El ex presidente del Gobierno José María Aznar insiste en darle consejos económicos al titular del Ejecutivo, que es precisamente su hijo putativo, Mariano Rajoy. El caso tiene su parte curiosa y también su dimensión pavorosa. La primera consiste en que no pocos se frotaron las manos cuando hace unas fechas Aznar lanzó sus primeras advertencias a Rajoy. Unos se regocijaron porque si el ex mandatario le mandaba ese recado al actual habitante de La Moncloa podía significar que en el PP asomaran fisuras. Casi 18 meses descendiendo -salvo leve mejora del empleo que, en realidad, es un pequeño alivio en medio del pánico- tienen que poner nerviosos incluso a los señores de la calle Génova. Pues nada, a ver si empiezan a atizarse, debieron de pensar en las izquierdas. Vana esperanza. El poder hace que se abracen hasta los más reticentes.
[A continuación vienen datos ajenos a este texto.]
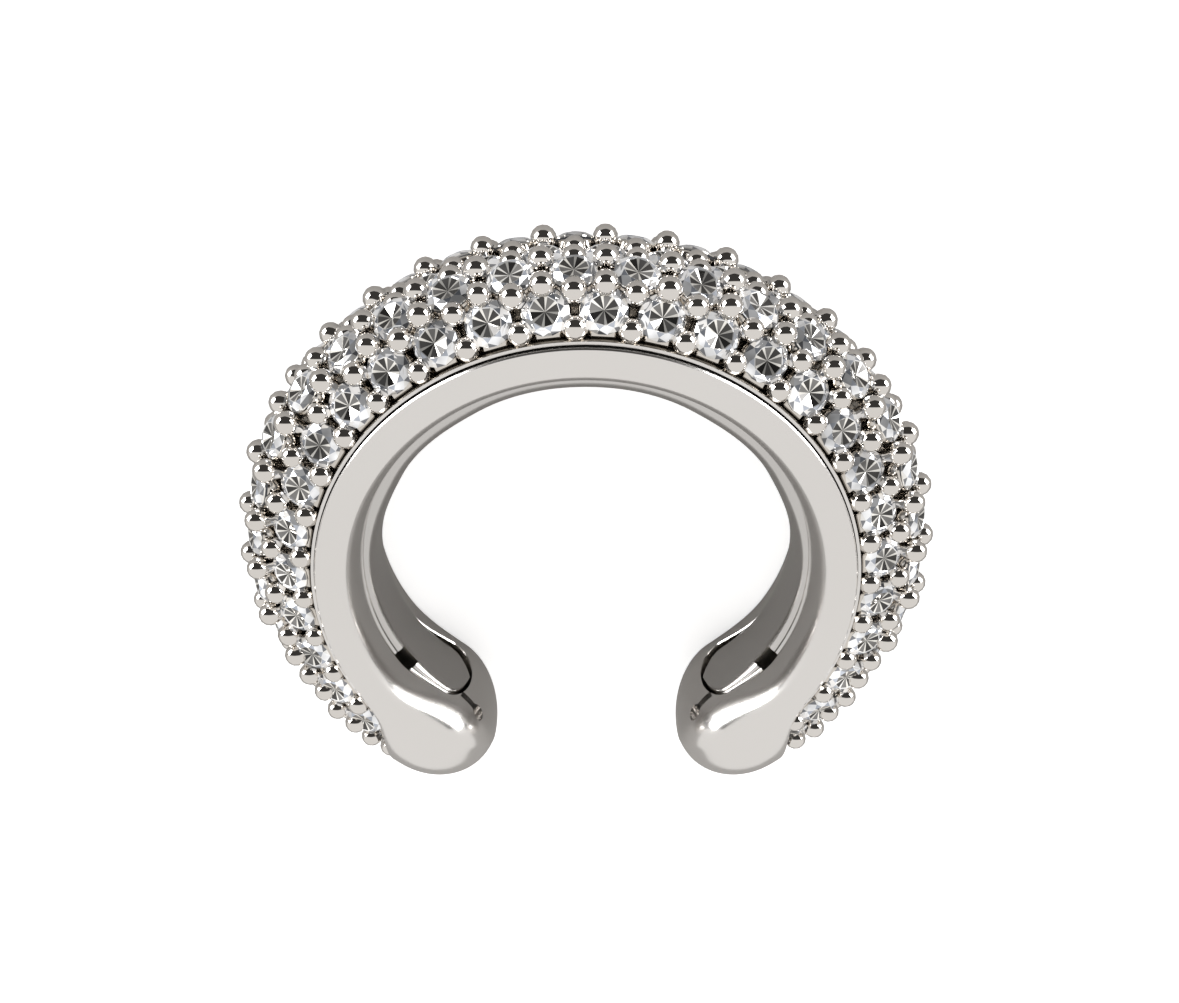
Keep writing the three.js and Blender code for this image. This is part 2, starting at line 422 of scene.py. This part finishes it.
def box_cutter(size, angle, radius, height, roll=0.0):
    bm = bmesh.new()
    bmesh.ops.create_cube(bm, size=1)
    bmesh.ops.scale(bm, vec=size, verts=bm.verts)
    return placed_cutter(bm, angle, radius, height, roll)


def hole_cutter(angle, radius, height):
    bm = bmesh.new()
    bmesh.ops.create_cone(
        bm, segments=32, radius1=SLOT["hole"], radius2=SLOT["hole"], depth=SLOT["reach"],
        cap_ends=True,
    )
    turn = Matrix.Rotation(math.pi / 2, 4, "X")
    bmesh.ops.transform(bm, matrix=turn, verts=bm.verts)
    return placed_cutter(bm, angle, radius, height)


def slot_cutters(side):
    length = math.radians(SLOT["end"] - SLOT["start"]) * TIP_INNER
    roll = side * math.atan2(SLOT["drop"], length)
    radius = TIP_INNER + 0.2
    height = CUFF_WIDTH - SLOT["below"]
    size = (length, SLOT["reach"], SLOT["width"])
    middle = side * (SLOT["start"] + SLOT["end"]) / 2
    return [
        box_cutter(size, middle, radius, height - SLOT["drop"] / 2, roll),
        hole_cutter(side * SLOT["end"], radius, height - SLOT["drop"]),
    ]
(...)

Segundo motivo de supuesto regocijo: Aznar cuestiona de frente que Rajoy suba los impuestos. En consecuencia, la legión de agobiados por no llegar a fin de mes -más los que llegan, pero se dedican a dar doctrina y a recibir sus generosas soldadas políticas- ve la luz. Por fin alguien de dentro le echa en cara a Rajoy que mintió y al llegar a su puesto lo primero que hizo fue vulnerar el dogma de la derecha pura y liberal: no subir impuestos aunque se derrumbe el Estado. Pero que Aznar le reproche la carga impositiva resulta enormemente engañoso. El dogma dice que bajen los impuestos y que de los servicios públicos se encarguen los privados. Y luego viene lo pavoroso en alguien que dejó el poder voluntariamente, pero, a la postre, salió quemado. El aznarato acabó de mala manera por un atentado que actualizó el aborrecimiento contra una guerra a la que Aznar arrastró al país. Era poca guerra en cuanto al gasto de balas españolas, de acuerdo, pero el mesianismo de su promotor se repite ahora cuando dice: «Cumpliré con mi conciencia, con mi partido y con mi país». No, por favor.